Et si on retrouvait notre pouvoir de s’alimenter simplement? Si on revenait à la base? Vous savez : le jardin, les légumes et fruits frais, les céréales entières, etc. Le monde végétal offre, même s’il n’affiche aucune « étiquette de valeur nutritive » ni logo « santé » tout ce qu’il nous faut pour s’alimenter de manière saine et équilibrée. Saveur et couleur en prime ! Il n’y a pas que moi qui le dise : le Dr Michael Greger (http://nutritionfacts.org/videos/plant-based-prevention/) aussi! C’est un médecin qui parcourt le monde des recherches en nutrition, publiées dans les journaux scientifiques, et vulgarise l’information sous forme de petits clips éducatifs.
« Farmacy » : Mon fermier mon médecin!
Si l’aliment est mon médicament, alors l’agriculteur ou le fermier est mon médecin. C’est lui qui produit ce qui me nourrit de variété et me garde en vie. Il est donc tout naturel que je sélectionne la majorité de l’énergie dont j’ai besoin chez lui. C’est ce dont parlait Hippocrate! On dit que la moitié de notre assiette devrait être composée de légumes, mais est-ce que la moitié de votre frigo et de votre garde-manger contient des végétaux? Parce que voilà : si nos réserves sont emballées et requièrent un cours pour pouvoir lire une étiquette, votre alimentation est bien loin du champ et de la variété alimentaire dont je vous parle aujourd’hui. Verdir son frigo est un must vers la « végétalité » alimentaire!
Fermiers 2.0
Fini le temps ou les agriculteurs se promenait en charrette! Le mien a Internet, un blogue, est sur Facebook et piaille sur Twitter! Nos fermiers ont compris que pour rejoindre monsieur- madame-tout-le-monde, sédentaire, assis huit heures par jour devant l’ordinateur, il a besoin de sortir de son champ pour aller se connecter au merveilleux monde virtuel et ainsi rejoindre ceux et celles qui ont le plus besoin de ses riches et précieux végétaux.
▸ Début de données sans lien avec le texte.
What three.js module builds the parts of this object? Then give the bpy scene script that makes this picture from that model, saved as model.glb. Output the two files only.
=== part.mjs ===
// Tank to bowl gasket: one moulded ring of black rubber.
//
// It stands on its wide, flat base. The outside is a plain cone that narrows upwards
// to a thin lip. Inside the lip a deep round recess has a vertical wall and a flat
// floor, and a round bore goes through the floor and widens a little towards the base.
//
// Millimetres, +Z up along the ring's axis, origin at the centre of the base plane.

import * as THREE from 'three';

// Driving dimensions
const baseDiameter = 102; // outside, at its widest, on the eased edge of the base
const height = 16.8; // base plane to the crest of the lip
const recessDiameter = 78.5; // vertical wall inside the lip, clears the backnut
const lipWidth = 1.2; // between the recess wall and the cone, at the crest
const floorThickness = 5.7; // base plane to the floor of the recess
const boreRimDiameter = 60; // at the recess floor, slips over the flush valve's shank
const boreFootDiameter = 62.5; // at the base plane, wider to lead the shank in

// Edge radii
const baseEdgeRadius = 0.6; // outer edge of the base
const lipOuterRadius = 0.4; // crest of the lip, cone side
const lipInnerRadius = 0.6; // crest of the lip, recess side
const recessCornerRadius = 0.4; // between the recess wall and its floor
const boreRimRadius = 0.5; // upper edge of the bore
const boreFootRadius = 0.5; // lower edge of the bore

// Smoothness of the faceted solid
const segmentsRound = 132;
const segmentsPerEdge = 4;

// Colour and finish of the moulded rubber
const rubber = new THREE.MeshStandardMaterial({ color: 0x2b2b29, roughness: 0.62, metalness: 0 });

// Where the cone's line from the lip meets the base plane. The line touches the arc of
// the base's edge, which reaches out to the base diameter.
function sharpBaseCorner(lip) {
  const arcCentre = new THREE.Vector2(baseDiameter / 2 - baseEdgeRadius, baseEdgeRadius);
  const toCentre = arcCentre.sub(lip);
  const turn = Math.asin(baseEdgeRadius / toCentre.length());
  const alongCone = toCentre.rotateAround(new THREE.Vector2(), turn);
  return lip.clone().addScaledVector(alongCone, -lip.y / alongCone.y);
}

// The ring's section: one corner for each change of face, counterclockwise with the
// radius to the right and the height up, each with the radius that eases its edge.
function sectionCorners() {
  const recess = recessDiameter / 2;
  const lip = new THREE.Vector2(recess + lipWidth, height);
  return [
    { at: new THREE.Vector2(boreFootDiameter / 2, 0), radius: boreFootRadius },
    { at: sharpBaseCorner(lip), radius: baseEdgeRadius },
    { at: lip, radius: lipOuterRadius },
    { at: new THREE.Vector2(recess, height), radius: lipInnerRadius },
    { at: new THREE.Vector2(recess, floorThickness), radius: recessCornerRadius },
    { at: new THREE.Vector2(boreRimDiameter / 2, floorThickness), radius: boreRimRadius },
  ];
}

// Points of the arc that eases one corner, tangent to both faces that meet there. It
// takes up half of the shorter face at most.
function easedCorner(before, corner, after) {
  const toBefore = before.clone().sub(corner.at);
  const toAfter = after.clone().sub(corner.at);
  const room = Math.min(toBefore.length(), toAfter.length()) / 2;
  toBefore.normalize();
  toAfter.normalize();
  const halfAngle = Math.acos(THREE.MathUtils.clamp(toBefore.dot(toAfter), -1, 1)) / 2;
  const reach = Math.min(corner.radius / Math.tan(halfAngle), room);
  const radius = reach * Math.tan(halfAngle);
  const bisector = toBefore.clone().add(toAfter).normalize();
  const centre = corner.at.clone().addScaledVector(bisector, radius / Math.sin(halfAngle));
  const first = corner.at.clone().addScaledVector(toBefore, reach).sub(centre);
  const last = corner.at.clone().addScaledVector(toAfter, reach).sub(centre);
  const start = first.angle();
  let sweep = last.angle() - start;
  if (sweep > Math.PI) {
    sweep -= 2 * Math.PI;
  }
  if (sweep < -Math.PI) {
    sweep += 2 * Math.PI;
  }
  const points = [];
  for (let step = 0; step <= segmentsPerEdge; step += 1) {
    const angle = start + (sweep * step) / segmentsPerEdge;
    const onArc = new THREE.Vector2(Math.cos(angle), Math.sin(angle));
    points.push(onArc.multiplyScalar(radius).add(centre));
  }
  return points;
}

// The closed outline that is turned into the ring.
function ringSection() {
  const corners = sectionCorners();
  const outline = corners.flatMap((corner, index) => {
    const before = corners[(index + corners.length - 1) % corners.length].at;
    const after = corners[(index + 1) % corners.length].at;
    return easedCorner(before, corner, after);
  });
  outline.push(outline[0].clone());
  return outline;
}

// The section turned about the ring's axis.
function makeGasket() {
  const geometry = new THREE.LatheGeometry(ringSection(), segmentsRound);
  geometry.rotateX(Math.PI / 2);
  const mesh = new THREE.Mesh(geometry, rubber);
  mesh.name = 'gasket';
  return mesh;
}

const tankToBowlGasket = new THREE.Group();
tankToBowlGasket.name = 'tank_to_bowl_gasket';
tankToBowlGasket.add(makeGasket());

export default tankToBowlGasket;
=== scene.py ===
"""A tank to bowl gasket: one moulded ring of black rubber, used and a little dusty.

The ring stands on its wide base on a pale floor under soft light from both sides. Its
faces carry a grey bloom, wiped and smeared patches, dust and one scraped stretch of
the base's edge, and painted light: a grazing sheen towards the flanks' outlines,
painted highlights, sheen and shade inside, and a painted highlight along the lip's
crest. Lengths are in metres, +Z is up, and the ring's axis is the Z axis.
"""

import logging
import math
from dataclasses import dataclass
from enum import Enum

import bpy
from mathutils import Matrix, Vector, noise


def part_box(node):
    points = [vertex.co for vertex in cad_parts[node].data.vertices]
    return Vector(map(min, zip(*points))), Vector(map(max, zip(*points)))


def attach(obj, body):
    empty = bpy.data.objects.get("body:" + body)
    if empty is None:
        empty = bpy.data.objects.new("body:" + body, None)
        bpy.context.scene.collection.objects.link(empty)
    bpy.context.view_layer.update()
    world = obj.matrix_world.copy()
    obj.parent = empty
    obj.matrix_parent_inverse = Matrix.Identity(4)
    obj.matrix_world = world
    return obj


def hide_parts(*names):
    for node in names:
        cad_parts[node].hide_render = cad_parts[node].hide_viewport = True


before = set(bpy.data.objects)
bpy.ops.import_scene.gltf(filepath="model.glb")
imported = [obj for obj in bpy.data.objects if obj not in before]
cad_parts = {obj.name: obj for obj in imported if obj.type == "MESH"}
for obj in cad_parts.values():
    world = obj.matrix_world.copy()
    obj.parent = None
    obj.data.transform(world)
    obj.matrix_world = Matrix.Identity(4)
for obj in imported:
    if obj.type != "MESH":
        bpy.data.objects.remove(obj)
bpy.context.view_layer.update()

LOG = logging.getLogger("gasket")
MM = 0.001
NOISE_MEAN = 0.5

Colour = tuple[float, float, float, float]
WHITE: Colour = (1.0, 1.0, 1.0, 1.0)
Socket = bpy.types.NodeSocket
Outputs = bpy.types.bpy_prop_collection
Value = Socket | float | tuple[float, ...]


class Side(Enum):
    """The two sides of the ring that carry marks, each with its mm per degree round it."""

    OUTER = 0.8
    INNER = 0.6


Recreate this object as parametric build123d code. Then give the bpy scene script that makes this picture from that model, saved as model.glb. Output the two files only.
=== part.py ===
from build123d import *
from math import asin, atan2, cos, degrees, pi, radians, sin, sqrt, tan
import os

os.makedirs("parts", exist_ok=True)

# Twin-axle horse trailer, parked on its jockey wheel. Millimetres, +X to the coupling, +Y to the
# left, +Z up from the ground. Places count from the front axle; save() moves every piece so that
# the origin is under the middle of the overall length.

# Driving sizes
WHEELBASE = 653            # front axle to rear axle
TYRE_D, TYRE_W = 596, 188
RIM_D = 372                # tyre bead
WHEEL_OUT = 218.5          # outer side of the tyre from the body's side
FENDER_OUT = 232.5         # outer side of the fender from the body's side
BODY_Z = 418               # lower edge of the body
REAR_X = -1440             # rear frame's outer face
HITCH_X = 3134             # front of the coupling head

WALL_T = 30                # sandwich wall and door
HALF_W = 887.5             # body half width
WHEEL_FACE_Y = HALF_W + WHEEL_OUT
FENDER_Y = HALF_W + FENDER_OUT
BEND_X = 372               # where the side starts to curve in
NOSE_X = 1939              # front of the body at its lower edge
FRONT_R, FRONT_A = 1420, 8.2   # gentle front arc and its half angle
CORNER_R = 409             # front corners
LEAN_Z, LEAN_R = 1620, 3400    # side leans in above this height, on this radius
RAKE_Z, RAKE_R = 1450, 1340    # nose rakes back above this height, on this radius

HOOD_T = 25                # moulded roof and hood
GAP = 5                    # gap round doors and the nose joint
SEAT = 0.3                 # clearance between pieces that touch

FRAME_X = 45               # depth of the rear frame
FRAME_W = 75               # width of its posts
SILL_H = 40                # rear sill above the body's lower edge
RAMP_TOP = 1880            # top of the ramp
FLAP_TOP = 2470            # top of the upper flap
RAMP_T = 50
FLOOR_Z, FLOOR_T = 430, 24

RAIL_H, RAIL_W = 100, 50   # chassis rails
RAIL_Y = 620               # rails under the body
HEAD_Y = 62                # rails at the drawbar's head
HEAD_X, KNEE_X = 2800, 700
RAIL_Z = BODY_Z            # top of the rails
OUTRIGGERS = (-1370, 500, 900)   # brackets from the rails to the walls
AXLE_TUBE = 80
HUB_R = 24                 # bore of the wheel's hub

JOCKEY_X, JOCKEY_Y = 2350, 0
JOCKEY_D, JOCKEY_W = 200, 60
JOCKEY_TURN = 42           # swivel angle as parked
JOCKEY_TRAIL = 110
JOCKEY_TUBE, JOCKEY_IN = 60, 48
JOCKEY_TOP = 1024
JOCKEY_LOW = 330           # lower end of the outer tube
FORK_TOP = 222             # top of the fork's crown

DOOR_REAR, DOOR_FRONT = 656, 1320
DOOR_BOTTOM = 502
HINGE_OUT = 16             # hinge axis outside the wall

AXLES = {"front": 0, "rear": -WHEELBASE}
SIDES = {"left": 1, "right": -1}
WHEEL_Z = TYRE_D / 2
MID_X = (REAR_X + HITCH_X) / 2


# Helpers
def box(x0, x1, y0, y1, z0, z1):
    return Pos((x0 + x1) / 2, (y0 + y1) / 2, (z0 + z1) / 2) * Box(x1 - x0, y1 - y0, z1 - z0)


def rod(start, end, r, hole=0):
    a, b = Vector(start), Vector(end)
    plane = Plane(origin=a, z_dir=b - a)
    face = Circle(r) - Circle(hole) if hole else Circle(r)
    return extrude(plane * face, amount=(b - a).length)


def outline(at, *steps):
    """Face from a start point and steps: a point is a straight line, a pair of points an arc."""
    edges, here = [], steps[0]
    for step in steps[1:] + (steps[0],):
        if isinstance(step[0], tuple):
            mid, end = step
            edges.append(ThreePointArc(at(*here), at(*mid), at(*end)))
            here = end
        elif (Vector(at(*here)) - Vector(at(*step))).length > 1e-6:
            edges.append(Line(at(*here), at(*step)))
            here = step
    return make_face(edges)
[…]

Nous avons la chance d’avoir accès à des paniers biologiques livrés à des points de chute stratégiques, à des agriculteurs qui passent l’été dans les marchés, à des entreprises qui livrent des paniers de végétaux à domicile. Vous aimez faire votre marché? Bien. Mais pour ceux qui manquent de temps, il y a aussi l’achat en ligne et livraison à domicile (Les Jardins Urbains par exemple), une option qui vous fera épargner du temps et vous garantira d’avoir des produits frais et vivants dans votre frigo.
Comment manger?
Quand on a compris que le meilleur endroit pour faire son épicerie, c’est le champ, il faut apprendre à cuisiner légumes, fruits, céréales entières, légumineuses, etc. C’est tout simple. Les aliments cultivés et non transformés sont pour la plupart savoureux tels quels. Il faut rendre à César ce qui lui appartient, et pas seulement la vinaigrette! Un légume ou un fruit fraîchement cueilli n’a pas besoin d’être cuisiné : il est bon naturellement. Un trait de jus de citron, un filet d’huile d’olive de pression à froid, un bouquet de fines herbes fraîches, sel et poivre du moulin et hop! le tour est joué. Apprenons à simplifier notre cuisine. Pas besoin de devenir un grand chef! La gastronomie, on laisse ça au resto et chez soi, on prépare et on valorise les aliments qui ont été cultivés pour nous nourrir.
Manger est à la fois besoin et plaisir. Réapprenons à cultiver le goût, à simplifier ce que nous mangeons et réconcilions-nous avec cet acte alimentaire pour mieux être, pour la santé et pour notre plus grand plaisir!